So how did our planet come to be covered with surface water? The simple answer is we still don't know, but we have ideas. One theory states that, nearly 4 billion years ago, the early solar system was overrun by millions of asteroids and comets, which slammed into the surface of the relatively young planet we call Earth.
A quick glance at the moon's crater-pocked surface gives us an idea of what conditions of early Earth might have been like. The theory goes that these weren't solid rock but rather the equivalent of cosmic sponges, loaded with water that was released on impact.
While astronomers have confirmed that water rich asteroids and comets exist, some scientists think the theory doesn't. They question whether enough collisions could have taken place to account for all of Earth's water.
Also, researchers from the California Institute of Technology found that water from the comet Hale-Bopp contains much more heavy water (aka HDO, with one hydrogen atom, one deuterium atom and one oxygen atom) than the liquid water found on Earth, meaning either the comets and asteroids that hit Earth were very different than Hale-Bopp, or Earth got its regular water (aka H20, two hydrogen atoms and one oxygen atom) some other way.

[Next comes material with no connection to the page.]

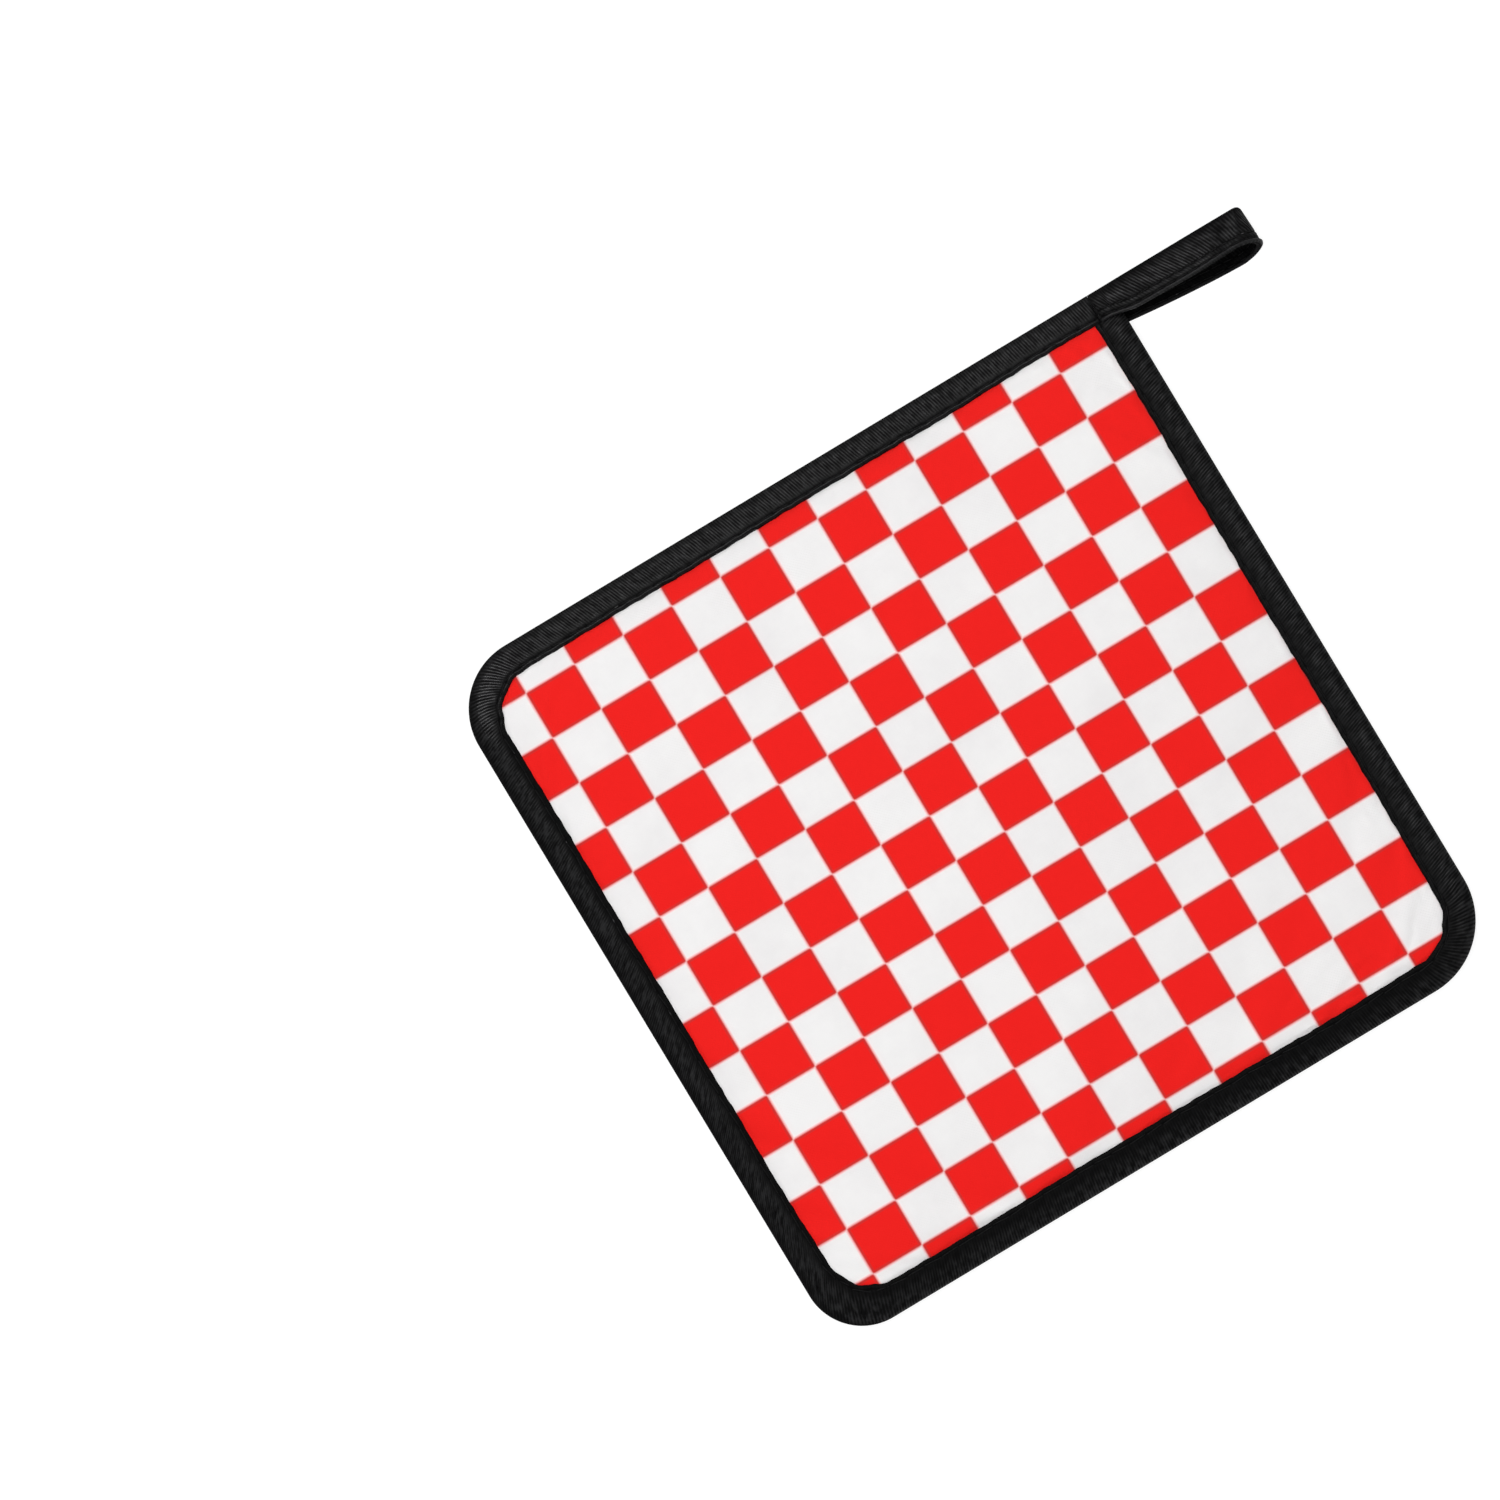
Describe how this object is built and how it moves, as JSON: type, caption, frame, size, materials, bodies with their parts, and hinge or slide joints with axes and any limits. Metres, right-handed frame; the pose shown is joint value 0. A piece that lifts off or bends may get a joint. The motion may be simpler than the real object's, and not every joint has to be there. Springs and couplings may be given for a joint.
{
  "type": "pot holder",
  "caption": "Square padded cloth pot holder with a red and white checked face, a black tape binding and a corner hanging loop.",
  "frame": {"origin": "middle of the flat spot on the back, which is the middle of the square", "axes": "+X along the edge that carries the hanging loop and towards the loop, +Y to that edge, +Z out of the printed face"},
  "size_m": [0.2157, 0.18, 0.0112],
  "materials": {
    "checked_cloth": "printed plain weave, matt",
    "black_tape": "woven black tape, low sheen"
  },
  "bodies": {
    "root": {"pad": "checked_cloth", "binding": "black_tape", "hanging_loop": "black_tape"}
  },
  "joints": []
}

Most recently, astronomers may have revealed that the former may be true. Using observations from the Stratospheric Observatory for Infrared Astronomy (SOFIA) — a converted 747 aircraft flying at high altitude with a 2.7-meter (106-inch) infrared telescope sticking out the tail section — they found that when Comet Wirtanen made its closest approach with Earth in December 2018, it was venting very "ocean-like" water vapor into space.
Wirtanen belongs to a specific family of comets called "hyperactive comets" that vent more water vapor into space than others. The researchers deduced this by comparing the ratio of observed H2O and HDO. Earth's oceans have a very specific D/H ratio (deuterium/hydrogen ratio), and it appears that Wirtanen shares that same ratio. As observing infrared wavelengths from the ground is impossible (Earth's atmosphere blocks these wavelengths), only space telescopes and SOFIA (which flies above most of the atmosphere) can make reliable observations of comets.
Another proposal states that a young Earth was bombarded by oxygen and other heavy elements produced within the sun. The oxygen combined with hydrogen and other gases released from Earth in a process known as degassing, forming Earth's oceans and atmosphere along the way.
A team of scientists from Japan's Tokyo Institute of Technology has devised yet another theory, which states that a thick layer of hydrogen may have once covered Earth's surface, eventually interacting with oxides in the crust to form our planet's oceans.
Finally, computer simulations reported on in 2017 have suggested a closer origin for at least some water on our planet. The idea is that water could develop deep inside Earth's mantle and eventually escape via earthquakes or other geological processes.